======== Data

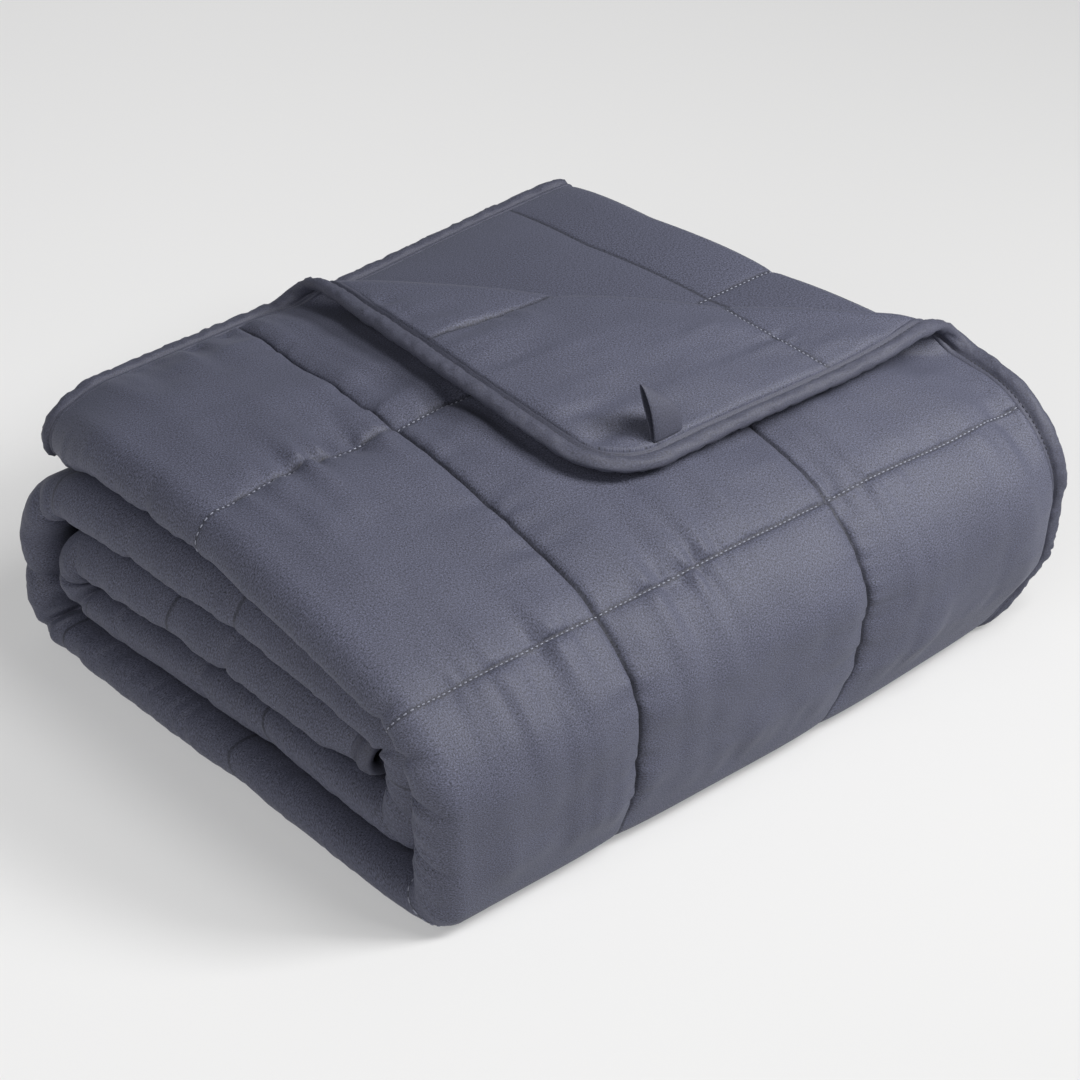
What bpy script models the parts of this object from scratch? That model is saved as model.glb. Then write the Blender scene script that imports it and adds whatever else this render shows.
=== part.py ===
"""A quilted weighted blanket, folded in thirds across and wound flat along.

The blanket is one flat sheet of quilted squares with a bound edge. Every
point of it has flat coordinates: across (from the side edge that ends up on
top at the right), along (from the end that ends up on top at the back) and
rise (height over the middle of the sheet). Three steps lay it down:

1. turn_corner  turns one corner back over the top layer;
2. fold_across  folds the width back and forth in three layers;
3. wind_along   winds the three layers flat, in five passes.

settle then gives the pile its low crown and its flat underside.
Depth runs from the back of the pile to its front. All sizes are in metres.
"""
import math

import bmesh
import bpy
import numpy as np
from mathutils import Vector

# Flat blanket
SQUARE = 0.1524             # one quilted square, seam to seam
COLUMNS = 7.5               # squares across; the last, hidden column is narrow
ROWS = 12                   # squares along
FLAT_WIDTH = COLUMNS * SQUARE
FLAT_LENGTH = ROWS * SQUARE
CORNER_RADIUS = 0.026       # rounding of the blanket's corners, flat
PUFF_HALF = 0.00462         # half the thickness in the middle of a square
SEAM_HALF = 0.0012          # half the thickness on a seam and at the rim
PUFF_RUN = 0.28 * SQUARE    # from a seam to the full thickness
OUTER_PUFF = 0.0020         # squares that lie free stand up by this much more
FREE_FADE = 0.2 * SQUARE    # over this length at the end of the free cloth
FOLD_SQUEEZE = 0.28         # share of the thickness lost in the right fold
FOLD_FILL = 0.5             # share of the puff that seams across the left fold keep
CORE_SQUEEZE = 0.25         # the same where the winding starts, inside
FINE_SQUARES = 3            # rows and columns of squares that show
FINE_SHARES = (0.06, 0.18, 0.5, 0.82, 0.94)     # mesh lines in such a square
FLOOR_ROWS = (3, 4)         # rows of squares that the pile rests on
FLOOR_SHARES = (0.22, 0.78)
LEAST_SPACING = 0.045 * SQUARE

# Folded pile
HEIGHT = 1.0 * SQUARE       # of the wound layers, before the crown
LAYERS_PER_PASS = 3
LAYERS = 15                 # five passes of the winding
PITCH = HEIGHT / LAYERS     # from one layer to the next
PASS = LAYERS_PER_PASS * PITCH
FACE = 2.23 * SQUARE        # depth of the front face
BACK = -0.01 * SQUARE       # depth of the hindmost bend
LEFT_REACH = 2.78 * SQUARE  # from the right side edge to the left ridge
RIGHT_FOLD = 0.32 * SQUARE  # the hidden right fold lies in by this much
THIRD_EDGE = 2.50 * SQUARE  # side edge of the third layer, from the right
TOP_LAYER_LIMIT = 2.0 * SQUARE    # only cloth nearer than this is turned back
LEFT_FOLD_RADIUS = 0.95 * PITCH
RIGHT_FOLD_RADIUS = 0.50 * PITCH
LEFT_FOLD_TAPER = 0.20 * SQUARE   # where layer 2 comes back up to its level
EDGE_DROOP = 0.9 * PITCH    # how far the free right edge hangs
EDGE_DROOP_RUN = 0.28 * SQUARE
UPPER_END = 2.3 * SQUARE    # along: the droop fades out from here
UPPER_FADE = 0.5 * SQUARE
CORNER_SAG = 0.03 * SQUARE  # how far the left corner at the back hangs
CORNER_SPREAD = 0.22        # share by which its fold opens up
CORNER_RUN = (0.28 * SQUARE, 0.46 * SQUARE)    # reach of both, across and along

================

Given request:
Search the lines for the string "from" and copy every line that has it.

The completed task:
What bpy script models the parts of this object from scratch? That model is saved as model.glb. Then write the Blender scene script that imports it and adds whatever else this render shows.
point of it has flat coordinates: across (from the side edge that ends up on
top at the right), along (from the end that ends up on top at the back) and
Depth runs from the back of the pile to its front. All sizes are in metres.
from mathutils import Vector
PUFF_RUN = 0.28 * SQUARE    # from a seam to the full thickness
PITCH = HEIGHT / LAYERS     # from one layer to the next
LEFT_REACH = 2.78 * SQUARE  # from the right side edge to the left ridge
THIRD_EDGE = 2.50 * SQUARE  # side edge of the third layer, from the right
UPPER_END = 2.3 * SQUARE    # along: the droop fades out from here